Being with each other is the whole point in the end. It does sound touchy feely, and as someone who does absolutely have six hash marks on my arm I would be lying to you if I said the silverware matters not to me. Of course it matters. It’s just not the most important thing.
I don’t love Liverpool Football Club because of its continued successes at the highest level of English sport. Frankly, Liverpool has not been the most successful club at the highest level of English sport for most of my life, actively, in front of my eyes.

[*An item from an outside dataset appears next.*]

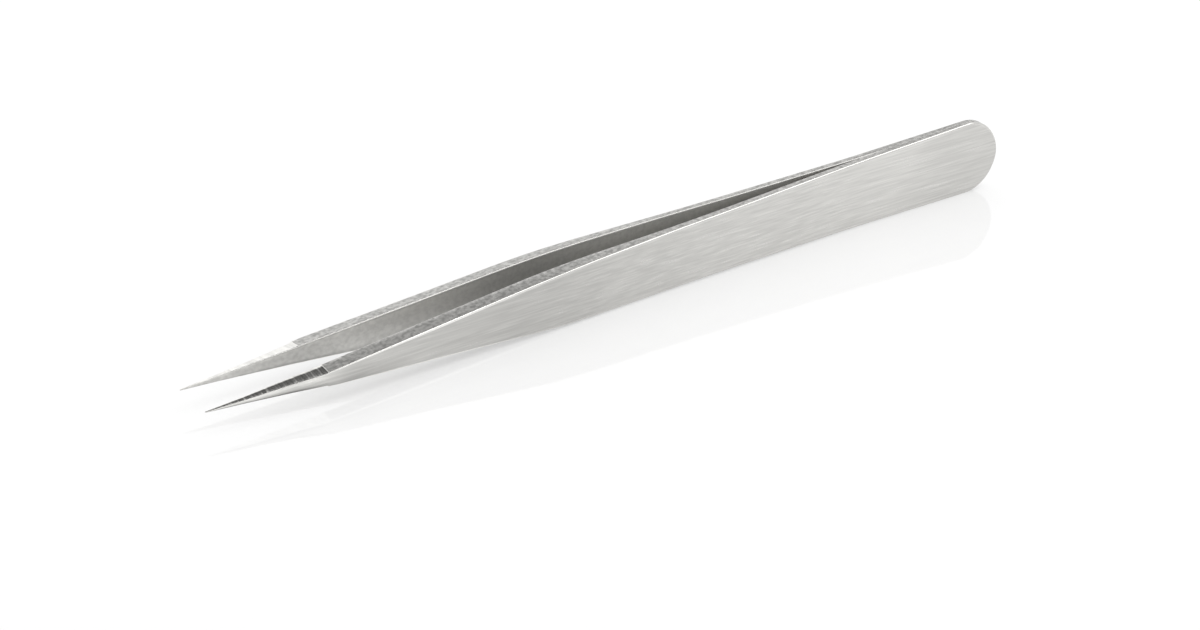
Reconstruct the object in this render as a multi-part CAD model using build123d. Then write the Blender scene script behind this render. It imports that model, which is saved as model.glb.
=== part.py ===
"""Fine-point tweezers: two mirrored steel arms, welded at the butt and ground to needle tips.

Units are millimetres. X runs along the length, with the tips towards -X and the butt towards +X.
Y runs across the two arms, and the pair is symmetric about Y = 0. The tweezers stand on the lower
narrow edges of both arms, which touch the ground at the knee and at the butt, at Z = 0. The origin is
the centre of the footprint on the ground.

The arms are drawn with their centre line along X at Z = 0, and u is the distance from the tips. The
finished pair is then tipped by the small angle at which its lower edges touch the ground.
"""
from math import acos, atan2, cos, degrees, hypot, radians, sin, tan
import os

from build123d import *

# Overall
overall_length = 120.0

# Outline of an arm seen from the side, as full widths at distances from the tips
tip_width = 0.12
needle_length = 5.0
needle_width = 0.7
ground_length = 15.3
ground_width = 2.28
knee_from_tip = 49.0
knee_width = 7.8
waist_from_tip = 76.0
waist_width = 8.4
butt_width = 10.4
butt_flat = 0.6
knee_radius = 200.0
waist_radius = 500.0

# Gap between the inner faces, seen from above, at distances from the tips
tip_gap = 6.2
grip_end_from_tip = 46.0
grip_gap = 3.72
spring_end_from_tip = 66.0
spring_gap = 2.98
weld_length = 23.6
root_radius = 100.0
spring_bend_radius = 400.0
grip_bend_radius = 900.0

# Thickness of one arm at the middle of its width
butt_thickness = 0.78
spring_thickness = 1.1
grip_thickness = 1.87
tip_thickness = 0.12
butt_taper_length = 24.0
shoulder_end_from_tip = 48.0
shoulder_length = 20.0
point_taper_lead = 0.2
butt_taper_radius = 200.0
shoulder_start_radius = 400.0
shoulder_end_radius = 200.0
point_taper_radius = 30.0

# Finishing of the edges and faces
crown_radius = 80.0
outer_edge_radius = 0.4
inner_edge_break = 0.12

# Ground tips: the depth of cut at their start, the slant of their flats, and how far their outer face
# bulges as a share of its half width
ground_depth = 0.06
flat_slant = 6.0
start_bulge = 0.12
point_bulge = 0.3

# Room that the rough stock has beyond the finished part, and the bar beyond the start of its ground tip
stock = 8.0
trim = 3.0

# The most that a bend may take of the shorter run beside it
bend_share = 0.45

half_length = overall_length / 2
point_middle = (needle_length + ground_length) / 2
point_taper_from_tip = ground_length + point_taper_lead
shoulder_start_from_tip = shoulder_end_from_tip + shoulder_length
root_from_tip = overall_length - weld_length
butt_taper_from_tip = overall_length - butt_taper_length
butt_corner_radius = (butt_width - butt_flat) / 2

# Pairs of a distance from the tips and a value there, joined by straight lines
width_stations = (
    (0, tip_width),
    (needle_length, needle_width),
    (ground_length, ground_width),
    (knee_from_tip, knee_width),
    (waist_from_tip, waist_width),
    (overall_length, butt_width),
)
gap_stations = (
    (0, tip_gap),
    (grip_end_from_tip, grip_gap),
    (spring_end_from_tip, spring_gap),
    (root_from_tip, 0),
    (overall_length, 0),
)
thickness_stations = (
    (0, tip_thickness),
    (point_taper_from_tip, grip_thickness),
    (shoulder_end_from_tip, grip_thickness),
    (shoulder_start_from_tip, spring_thickness),
    (butt_taper_from_tip, spring_thickness),
    (overall_length, butt_thickness),
)


def along(stations, u):
    """The value at u on the line through the stations, which runs on past both ends."""
    for (u1, v1), (u2, v2) in zip(stations, stations[1:]):
        if u <= u2:
            break
    return v1 + (v2 - v1) * (u - u1) / (u2 - u1)


def x_at(u):
    """The place along X that lies u from the tips."""
    return u - half_length


def half_width(u):
    """Half the width of the outline before its corners are rounded."""
    return along(width_stations, u) / 2


def inner_y(u):
    """Distance of the inner face from the middle plane before its corners are rounded."""
    return along(gap_stations, u) / 2


def outer_y(u):
    """Distance of the outer face from the middle plane, at the middle of its width."""
    return inner_y(u) + along(thickness_stations, u)


def bent_line(stations, across, radii):
    """A wire in the XY plane through (u, across(u)), run on past both ends, with rounded bends."""
    stations = (stations[0] - stock, *stations[1:-1], stations[-1] + stock)
    points = [Vector(x_at(u), across(u)) for u in stations]
    bends = zip(points, points[1:], points[2:], radii)
    return FilletPolyline(*points, radius=[fitting_radius(*bend) for bend in bends])


def fitting_radius(before, corner, after, radius):
    """The radius of a bend, or less where the runs beside the corner are too short for it."""
    run_in, run_out = corner - before, after - corner
    turn = radians(run_in.get_angle(run_out))
    return min(radius, bend_share * min(run_in.length, run_out.length) / tan(turn / 2))


def outer_line():
    """The line of the outer face, seen from above."""
    stations = (0, point_taper_from_tip, shoulder_end_from_tip, shoulder_start_from_tip,
                butt_taper_from_tip, overall_length)
    radii = (point_taper_radius, shoulder_end_radius, shoulder_start_radius, butt_taper_radius)
    return bent_line(stations, outer_y, radii)


def inner_line():
    """The line of the inner face, seen from above: flat on the middle plane at the weld, then open."""
    stations = (0, grip_end_from_tip, spring_end_from_tip, root_from_tip, overall_length)
    radii = (grip_bend_radius, spring_bend_radius, root_radius)
    return bent_line(stations, inner_y, radii)


def crowned_stock():
    """A long bar whose outer face follows the outer line and is slightly round across its width."""
    path = outer_line()
    section_plane = Plane(origin=path @ 0, x_dir=(0, 0, 1), z_dir=path % 0)
    fall = crown_radius - (crown_radius**2 - stock**2) ** 0.5
    crown = ThreePointArc((-stock, fall), (0, 0), (stock, fall))
    back = Polyline((stock, fall), (stock, stock), (-stock, stock), (-stock, fall))
    section = section_plane * make_face([crown, back])
    return sweep(section, path=path)


def gap_side():
    """Everything on the outer side of the inner line, as one block."""
    line = inner_line()
    far = Polyline(line @ 1, line @ 1 + (0, stock), line @ 0 + (0, stock), line @ 0)
    return extrude(make_face([*line.edges(), *far.edges()]), amount=stock, both=True)


def side_outline():
    """The bar's outline seen from the side, as one block across Y."""
    stations = (ground_length - trim, knee_from_tip, waist_from_tip, overall_length)
    upper = [(x_at(u), along(width_stations[2:], u) / 2) for u in stations]
    lower = [(x, -z) for x, z in reversed(upper)]
    face = make_face(Polyline(*upper, *lower, close=True))

    def corners(u):
        return [v for v in face.vertices() if abs(v.X - x_at(u)) < 0.001]

    for u, radius in ((knee_from_tip, knee_radius), (waist_from_tip, waist_radius),
                      (overall_length, butt_corner_radius)):
        face = fillet(corners(u), radius)
    return extrude(Plane.XZ * face, amount=stock, both=True)


def cut_at(u):
    """The plane across the arm that lies u from the tips, facing the butt."""
    return Plane(origin=(x_at(u), 0, 0), x_dir=(0, 1, 0), z_dir=(1, 0, 0))


def rim(solid, facing, cuts):
    """The edges between the broad faces that look along facing and the narrow faces round them.

    The faces left by the cuts, at these distances from the tips, have no finished edge.
    """
    def is_cut(face):
        return any(abs(face.center().X - x_at(u)) < 0.001 for u in cuts)

    broad = [f for f in solid.faces() if f.normal_at().dot(facing) > 0.7]
    narrow = [f for f in solid.faces() if abs(f.normal_at().Y) < 0.3 and not is_cut(f)]
    around = [e for f in narrow for e in f.edges()]
    return [e for f in broad for e in f.edges() if any(e.is_same(other) for other in around)]


def tip_section(u, bulge):
    """The section of the ground tip at u: flat towards the gap, slanted flats, and a bulging outer face."""
    depth = ground_depth * u / ground_length
    inner, outer = inner_y(u), outer_y(u) - depth
    half_inner = half_width(u) - depth
    half_outer = half_inner - (outer - inner) * tan(radians(flat_slant))
    edge = outer - bulge * half_outer
    sides = Polyline((edge, half_outer), (inner, half_inner), (inner, -half_inner), (edge, -half_outer))
    face = ThreePointArc((edge, -half_outer), (outer, 0), (edge, half_outer))
    return cut_at(u) * make_face([*sides.edges(), face])


def ground_tip():
    """The point that is ground on the end of the arm."""
    slender = [tip_section(u, point_bulge) for u in (0, needle_length, point_middle)]
    return loft([*slender, tip_section(ground_length, start_bulge)])


def arm():
    """One arm, on the +Y side, with its centre line along X."""
    bar = crowned_stock() & gap_side() & side_outline()
    bar = fillet(rim(bar, Vector(0, 1, 0), [ground_length - trim]), outer_edge_radius)
    bar = split(bar, bisect_by=cut_at(ground_length), keep=Keep.TOP)

    root = root_from_tip + root_tangent()
    spring = split(bar, bisect_by=cut_at(root), keep=Keep.BOTTOM)
    weld = split(bar, bisect_by=cut_at(root), keep=Keep.TOP)
    spring = chamfer(rim(spring, Vector(0, -1, 0), [ground_length, root]), inner_edge_break)
    return ground_tip() + spring + weld


def root_tangent():
    """How far past the sharp root the rounded bend of the inner face reaches."""
    opening = atan2(spring_gap / 2, root_from_tip - spring_end_from_tip)
    return root_radius * tan(opening / 2)


def rest_tilt():
    """The angle, in degrees, between the centre line and the line on which the lower edges stand.

    That line touches the round of the knee and the round of the butt's corner.
    """
    taper = atan2(knee_width - ground_width, 2 * (knee_from_tip - ground_length))
    handle = atan2(waist_width - knee_width, 2 * (waist_from_tip - knee_from_tip))
    butt = atan2(butt_width - waist_width, 2 * (overall_length - waist_from_tip))
    half_angle = (taper + handle) / 2
    setback = knee_radius / cos((taper - handle) / 2)
    knee_u = knee_from_tip + setback * sin(half_angle)
    knee_z = knee_width / 2 - setback * cos(half_angle)
    butt_u = overall_length - butt_corner_radius
    butt_z = half_width(butt_u) - butt_corner_radius / cos(butt)
    reach = hypot(butt_u - knee_u, butt_z - knee_z)
    slope = atan2(butt_z - knee_z, butt_u - knee_u)
    touch = slope + acos((knee_radius - butt_corner_radius) / reach)
    return degrees(touch) - 90


rear = Rot(Y=-rest_tilt()) * arm()
box = rear.bounding_box()
rear_arm = Pos(-box.center().X, 0, -box.min.Z) * rear
front_arm = mirror(rear_arm, about=Plane.XZ)

os.makedirs("parts", exist_ok=True)
export_step(rear_arm, "parts/rear_arm.step")
export_step(front_arm, "parts/front_arm.step")
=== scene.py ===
"""Fine-point tweezers: two brushed steel arms, welded at the butt, on a pale floor."""

from math import cos, pi, radians, sin

import bpy
from mathutils import Euler, Matrix, Vector

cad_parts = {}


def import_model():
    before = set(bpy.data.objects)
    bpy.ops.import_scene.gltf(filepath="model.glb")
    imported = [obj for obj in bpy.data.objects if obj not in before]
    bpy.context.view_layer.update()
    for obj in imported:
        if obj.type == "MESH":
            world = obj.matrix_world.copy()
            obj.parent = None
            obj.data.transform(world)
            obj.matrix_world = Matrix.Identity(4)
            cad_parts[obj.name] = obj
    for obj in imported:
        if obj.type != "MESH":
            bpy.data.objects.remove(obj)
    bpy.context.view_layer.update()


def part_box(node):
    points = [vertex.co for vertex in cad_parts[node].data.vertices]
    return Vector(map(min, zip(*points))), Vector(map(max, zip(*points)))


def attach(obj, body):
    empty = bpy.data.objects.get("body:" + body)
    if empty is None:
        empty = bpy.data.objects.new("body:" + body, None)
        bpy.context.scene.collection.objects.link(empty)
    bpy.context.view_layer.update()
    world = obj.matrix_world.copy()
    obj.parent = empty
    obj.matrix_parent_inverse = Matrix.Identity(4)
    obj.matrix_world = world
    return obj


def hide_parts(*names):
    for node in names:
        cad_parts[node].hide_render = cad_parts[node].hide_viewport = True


MM = 0.001

# Sizes of one arm in millimetres and degrees, at distances from the tips where the name says so
ARM_SIZES = {
    "Overall length": 120.0,
    "Tip width": 0.12,
    "Needle length": 5.0,
    "Needle width": 0.7,
    "Ground length": 15.3,
    "Ground width": 2.28,
    "Knee from tip": 49.0,
    "Knee width": 7.8,
    "Waist from tip": 76.0,
    "Waist width": 8.4,
    "Butt width": 10.4,
    "Butt corner radius": 4.9,
    "Knee radius": 200.0,
    "Waist radius": 500.0,
    "Tip gap": 6.2,
    "Grip end from tip": 46.0,
    "Grip gap": 3.72,
    "Spring end from tip": 66.0,
    "Spring gap": 2.98,
    "Root from tip": 97.6,
    "Root radius": 40.0,
    "Spring bend radius": 400.0,
    "Grip bend radius": 900.0,
    "Tip thickness": 0.12,
    "Grip thickness": 2.0,
    "Spring thickness": 1.13,
    "Butt thickness": 0.8,
    "Point taper from tip": 15.5,
    "Shoulder end from tip": 48.0,
    "Shoulder start from tip": 68.0,
    "Butt taper from tip": 96.0,
    "Point taper radius": 30.0,
    "Shoulder end radius": 200.0,
    "Shoulder start radius": 400.0,
    "Butt taper radius": 200.0,
    "Crown radius": 80.0,
    "Outer corner radius": 0.24,
    "Inner corner radius": 0.13,
    "Slant of edges": 0.2,
    "Extra slant of flats": 0.45,
    "Slant end from tip": 40.0,
    "Slant start from tip": 86.0,
    "Ground depth": 0.02,
    "Start bulge": 0.12,
    "Point bulge": 0.3,
}
REST_TILT = 1.07132

# Small rounds and blends of the mesh: lengths in millimetres, and shares of the size that is beside them
NEEDLE_BEND_RADIUS = 4.0
LEAST_BEND = 0.0001
LEAST_WIDTH = 0.01
ROUND_OF_THICKNESS = 0.3
ROUND_OF_WIDTH = 0.1
BREAK_OF_THICKNESS = 0.1
BREAK_LEFT_IN_WELD = 0.15
WELD_BLEND_LENGTH = 4.0
GROUND_DEPTH_FADE = (0.9, 1.1)
CROWN_FADE = (0.93, 1.12)
NEEDLES_OF_FULL_BULGE = 2.0
FACE_MARGIN = 0.001

# How finely the arm's mesh is divided: rows along it, and points round its section
TIP_ZONE_END, TIP_ROW_STEP = 16.0, 0.16
BUTT_ZONE, BUTT_ROWS = 6.0, 56
MIDDLE_ROW_STEP = 0.45
FACE_COLUMNS, CORNER_STEPS, EDGE_STEPS, INNER_COLUMNS = 22, 6, 4, 12
STEP_LENGTH = 0.3

# Finishes of the arm's faces, as numbers that the mesh carries
BRUSHED, POLISHED, SATIN, INSIDE, FLAT = range(5)

# The camera, in millimetres and degrees
CAMERA_PLACE = (-202.317, -292.973, 183.914)
CAMERA_AIM = (-3.234, -0.055, -2.013)
CAMERA_ROLL = 0.587
CAMERA_LENS = 95.985
SENSOR = 36.0
NEAR_CLIP, FAR_CLIP = 0.01, 20

# Light and floor: elevations in degrees, lengths in metres, power in watts
BRIGHT_UP_TO, DIM_FROM, DIM_GREY = 42, 51, 0.08
LAMP_PLACE, LAMP_SIZE, LAMP_POWER = (0.56, -0.12, 0.95), 0.7, 3.6
FLOOR_REACH, FLOOR_GREY, FLOOR_GLOW = 4.0, 0.42, 0.44
FLOOR_ROUGHNESS, FLOOR_IOR = 0.04, 1.8

STEEL_TINT = (1.0, 0.99, 0.957)
WHITE = (1, 1, 1)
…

I love Liverpool Football Club because it takes me on journeys and introduces me to people I would never meet otherwise—including my husband, who I met standing on a table in Motel after one of the Arsenal 5-1s (Bobby Firmino’s to be exact). Fans of many clubs would tell you something similar about the memories their clubs have afforded them; I’m sure, though, that those of us holding up banners that say things like “SOZ ABAR US” and “THEM SCOUSERS AGAIN” might just think we have something particularly special. I don’t think any other club gives you, for instance, a Divock Origi. Liverpool FC might not always provide us football miracles on a near weekly basis—not big ones at least—but what I love about them most is that they might. They really just might.